▶ Task directions
Output exactly the lines that run from the line containing "Keep writing the" through the line containing "return PERIMETER - distance", with both ends included.

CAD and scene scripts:
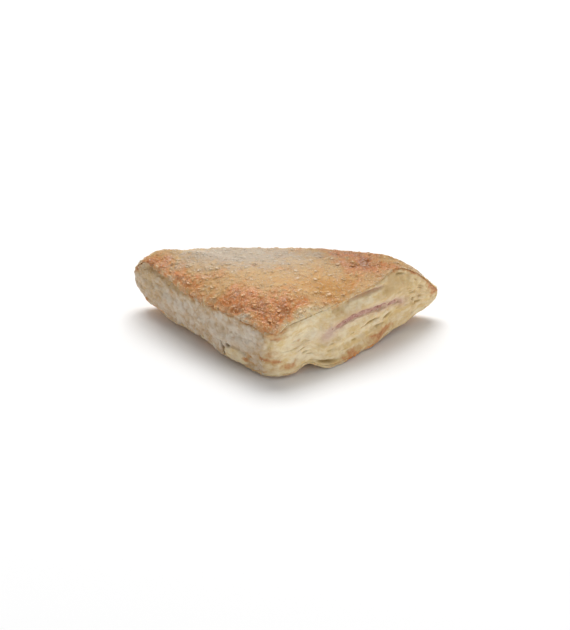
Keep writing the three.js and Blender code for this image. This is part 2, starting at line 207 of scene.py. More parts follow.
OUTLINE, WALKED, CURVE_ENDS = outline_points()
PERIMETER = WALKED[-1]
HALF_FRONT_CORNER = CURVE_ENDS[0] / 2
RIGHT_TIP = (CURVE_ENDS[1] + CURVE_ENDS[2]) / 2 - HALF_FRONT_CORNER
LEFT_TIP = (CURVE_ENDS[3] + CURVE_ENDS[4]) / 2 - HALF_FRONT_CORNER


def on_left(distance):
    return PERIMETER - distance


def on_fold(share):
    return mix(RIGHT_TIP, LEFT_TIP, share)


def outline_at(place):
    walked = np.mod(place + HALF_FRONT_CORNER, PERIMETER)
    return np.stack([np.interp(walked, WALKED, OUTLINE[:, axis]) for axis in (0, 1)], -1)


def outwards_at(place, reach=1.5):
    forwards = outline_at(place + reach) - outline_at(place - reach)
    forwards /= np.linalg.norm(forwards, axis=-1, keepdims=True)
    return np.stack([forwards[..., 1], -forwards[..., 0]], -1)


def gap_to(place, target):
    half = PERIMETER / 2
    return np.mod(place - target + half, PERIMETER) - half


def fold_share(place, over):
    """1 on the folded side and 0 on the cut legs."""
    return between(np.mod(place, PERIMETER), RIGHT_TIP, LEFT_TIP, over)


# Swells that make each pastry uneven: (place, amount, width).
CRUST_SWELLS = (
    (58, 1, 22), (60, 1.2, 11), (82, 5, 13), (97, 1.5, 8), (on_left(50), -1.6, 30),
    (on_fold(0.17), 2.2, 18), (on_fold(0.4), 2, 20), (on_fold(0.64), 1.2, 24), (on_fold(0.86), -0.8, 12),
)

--

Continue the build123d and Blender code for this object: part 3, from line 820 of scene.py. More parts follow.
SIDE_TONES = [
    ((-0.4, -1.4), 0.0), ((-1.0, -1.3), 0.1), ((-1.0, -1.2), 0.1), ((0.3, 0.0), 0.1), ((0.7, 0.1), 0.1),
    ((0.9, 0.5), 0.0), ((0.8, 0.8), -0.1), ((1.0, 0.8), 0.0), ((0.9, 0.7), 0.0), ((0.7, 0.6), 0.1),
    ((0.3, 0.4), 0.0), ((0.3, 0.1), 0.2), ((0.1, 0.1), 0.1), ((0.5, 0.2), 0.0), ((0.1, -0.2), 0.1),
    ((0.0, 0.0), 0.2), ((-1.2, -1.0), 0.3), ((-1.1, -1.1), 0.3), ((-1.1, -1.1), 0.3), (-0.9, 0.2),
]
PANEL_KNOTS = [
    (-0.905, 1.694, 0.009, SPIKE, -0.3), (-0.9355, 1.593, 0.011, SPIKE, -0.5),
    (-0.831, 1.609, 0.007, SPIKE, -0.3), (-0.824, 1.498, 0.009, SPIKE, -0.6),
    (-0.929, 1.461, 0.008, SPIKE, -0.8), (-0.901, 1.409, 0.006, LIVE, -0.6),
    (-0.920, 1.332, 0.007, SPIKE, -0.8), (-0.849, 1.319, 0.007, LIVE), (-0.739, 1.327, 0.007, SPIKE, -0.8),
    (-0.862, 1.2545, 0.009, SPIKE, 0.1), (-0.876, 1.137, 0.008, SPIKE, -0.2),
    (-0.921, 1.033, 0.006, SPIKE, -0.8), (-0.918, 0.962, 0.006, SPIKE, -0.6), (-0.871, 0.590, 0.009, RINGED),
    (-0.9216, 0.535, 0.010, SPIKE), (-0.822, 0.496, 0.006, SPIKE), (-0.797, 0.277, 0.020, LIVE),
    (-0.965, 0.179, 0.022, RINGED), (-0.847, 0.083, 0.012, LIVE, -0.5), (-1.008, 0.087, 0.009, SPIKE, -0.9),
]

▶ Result
Keep writing the three.js and Blender code for this image. This is part 2, starting at line 207 of scene.py. More parts follow.
OUTLINE, WALKED, CURVE_ENDS = outline_points()
PERIMETER = WALKED[-1]
HALF_FRONT_CORNER = CURVE_ENDS[0] / 2
RIGHT_TIP = (CURVE_ENDS[1] + CURVE_ENDS[2]) / 2 - HALF_FRONT_CORNER
LEFT_TIP = (CURVE_ENDS[3] + CURVE_ENDS[4]) / 2 - HALF_FRONT_CORNER


def on_left(distance):
    return PERIMETER - distance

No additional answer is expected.